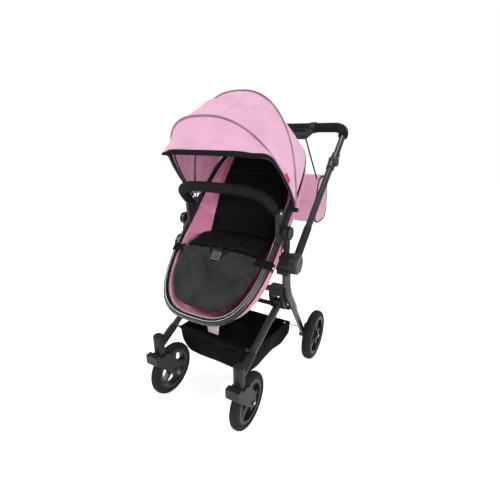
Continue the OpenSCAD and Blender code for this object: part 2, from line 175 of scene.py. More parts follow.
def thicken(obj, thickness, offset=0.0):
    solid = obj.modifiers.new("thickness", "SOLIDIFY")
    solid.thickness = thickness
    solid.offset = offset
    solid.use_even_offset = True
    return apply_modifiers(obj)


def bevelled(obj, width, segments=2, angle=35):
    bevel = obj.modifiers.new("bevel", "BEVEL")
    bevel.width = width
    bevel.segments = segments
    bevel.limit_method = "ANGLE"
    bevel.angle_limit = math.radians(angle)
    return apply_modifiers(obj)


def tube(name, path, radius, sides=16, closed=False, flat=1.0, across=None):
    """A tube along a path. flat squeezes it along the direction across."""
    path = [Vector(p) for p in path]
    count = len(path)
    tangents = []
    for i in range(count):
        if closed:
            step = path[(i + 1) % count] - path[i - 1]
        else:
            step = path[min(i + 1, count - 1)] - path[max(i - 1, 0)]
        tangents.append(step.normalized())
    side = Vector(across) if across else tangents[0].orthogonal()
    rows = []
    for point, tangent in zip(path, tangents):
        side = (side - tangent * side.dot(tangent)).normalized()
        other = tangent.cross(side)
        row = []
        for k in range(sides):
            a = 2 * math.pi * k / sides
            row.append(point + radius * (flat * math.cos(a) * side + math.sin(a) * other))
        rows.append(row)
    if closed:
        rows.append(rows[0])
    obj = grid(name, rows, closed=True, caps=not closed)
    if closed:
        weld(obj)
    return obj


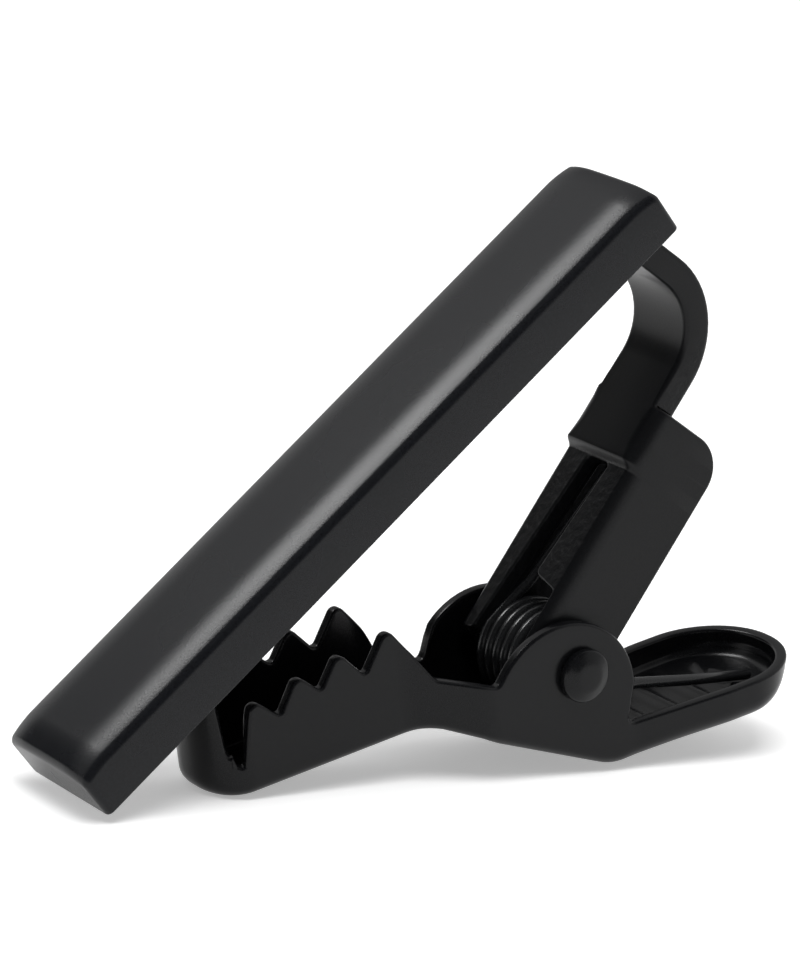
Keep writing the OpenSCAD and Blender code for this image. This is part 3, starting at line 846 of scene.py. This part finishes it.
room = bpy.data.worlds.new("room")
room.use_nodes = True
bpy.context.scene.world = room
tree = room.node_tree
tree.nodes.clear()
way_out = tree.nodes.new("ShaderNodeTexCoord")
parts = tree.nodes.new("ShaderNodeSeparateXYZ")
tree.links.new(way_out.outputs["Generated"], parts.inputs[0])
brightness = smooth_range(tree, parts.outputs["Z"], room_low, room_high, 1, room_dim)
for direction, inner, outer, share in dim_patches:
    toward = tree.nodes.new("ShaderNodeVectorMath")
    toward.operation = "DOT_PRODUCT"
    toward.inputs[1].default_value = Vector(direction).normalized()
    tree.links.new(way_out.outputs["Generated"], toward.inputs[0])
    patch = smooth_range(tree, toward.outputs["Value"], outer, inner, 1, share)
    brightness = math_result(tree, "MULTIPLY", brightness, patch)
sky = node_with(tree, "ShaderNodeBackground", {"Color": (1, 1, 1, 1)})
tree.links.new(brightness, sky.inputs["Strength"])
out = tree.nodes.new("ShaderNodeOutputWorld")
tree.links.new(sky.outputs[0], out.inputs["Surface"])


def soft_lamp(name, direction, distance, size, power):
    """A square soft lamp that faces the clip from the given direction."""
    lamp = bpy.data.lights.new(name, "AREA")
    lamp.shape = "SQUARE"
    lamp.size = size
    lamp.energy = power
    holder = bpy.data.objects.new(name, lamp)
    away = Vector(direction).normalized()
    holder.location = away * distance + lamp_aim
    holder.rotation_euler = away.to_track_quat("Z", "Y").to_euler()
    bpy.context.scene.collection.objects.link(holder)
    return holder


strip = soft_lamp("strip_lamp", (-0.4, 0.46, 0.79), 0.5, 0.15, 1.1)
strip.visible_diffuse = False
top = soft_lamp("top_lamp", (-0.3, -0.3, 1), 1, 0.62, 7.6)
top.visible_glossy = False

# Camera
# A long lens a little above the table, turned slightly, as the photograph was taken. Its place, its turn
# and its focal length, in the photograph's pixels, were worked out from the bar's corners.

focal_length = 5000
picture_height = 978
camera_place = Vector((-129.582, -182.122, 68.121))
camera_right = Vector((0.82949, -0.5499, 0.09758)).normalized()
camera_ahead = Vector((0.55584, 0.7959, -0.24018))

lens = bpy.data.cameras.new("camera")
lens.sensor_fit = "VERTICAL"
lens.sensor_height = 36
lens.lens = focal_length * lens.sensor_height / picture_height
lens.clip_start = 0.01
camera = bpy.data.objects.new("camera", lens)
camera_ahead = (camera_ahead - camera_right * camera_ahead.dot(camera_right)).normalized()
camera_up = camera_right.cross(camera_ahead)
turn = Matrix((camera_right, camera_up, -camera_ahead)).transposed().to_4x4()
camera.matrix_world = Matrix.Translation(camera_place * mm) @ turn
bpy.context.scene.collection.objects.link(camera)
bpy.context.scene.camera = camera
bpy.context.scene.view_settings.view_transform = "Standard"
▬▬▬
▶ WHAT YOU NEED TO DO
Copy the records above exactly, beginning at the line that contains "Keep writing the" and stopping after the line that contains "return holder".

▶ ANSWER TO THIS TASK
Keep writing the OpenSCAD and Blender code for this image. This is part 3, starting at line 846 of scene.py. This part finishes it.
room = bpy.data.worlds.new("room")
room.use_nodes = True
bpy.context.scene.world = room
tree = room.node_tree
tree.nodes.clear()
way_out = tree.nodes.new("ShaderNodeTexCoord")
parts = tree.nodes.new("ShaderNodeSeparateXYZ")
tree.links.new(way_out.outputs["Generated"], parts.inputs[0])
brightness = smooth_range(tree, parts.outputs["Z"], room_low, room_high, 1, room_dim)
for direction, inner, outer, share in dim_patches:
    toward = tree.nodes.new("ShaderNodeVectorMath")
    toward.operation = "DOT_PRODUCT"
    toward.inputs[1].default_value = Vector(direction).normalized()
    tree.links.new(way_out.outputs["Generated"], toward.inputs[0])
    patch = smooth_range(tree, toward.outputs["Value"], outer, inner, 1, share)
    brightness = math_result(tree, "MULTIPLY", brightness, patch)
sky = node_with(tree, "ShaderNodeBackground", {"Color": (1, 1, 1, 1)})
tree.links.new(brightness, sky.inputs["Strength"])
out = tree.nodes.new("ShaderNodeOutputWorld")
tree.links.new(sky.outputs[0], out.inputs["Surface"])


def soft_lamp(name, direction, distance, size, power):
    """A square soft lamp that faces the clip from the given direction."""
    lamp = bpy.data.lights.new(name, "AREA")
    lamp.shape = "SQUARE"
    lamp.size = size
    lamp.energy = power
    holder = bpy.data.objects.new(name, lamp)
    away = Vector(direction).normalized()
    holder.location = away * distance + lamp_aim
    holder.rotation_euler = away.to_track_quat("Z", "Y").to_euler()
    bpy.context.scene.collection.objects.link(holder)
    return holder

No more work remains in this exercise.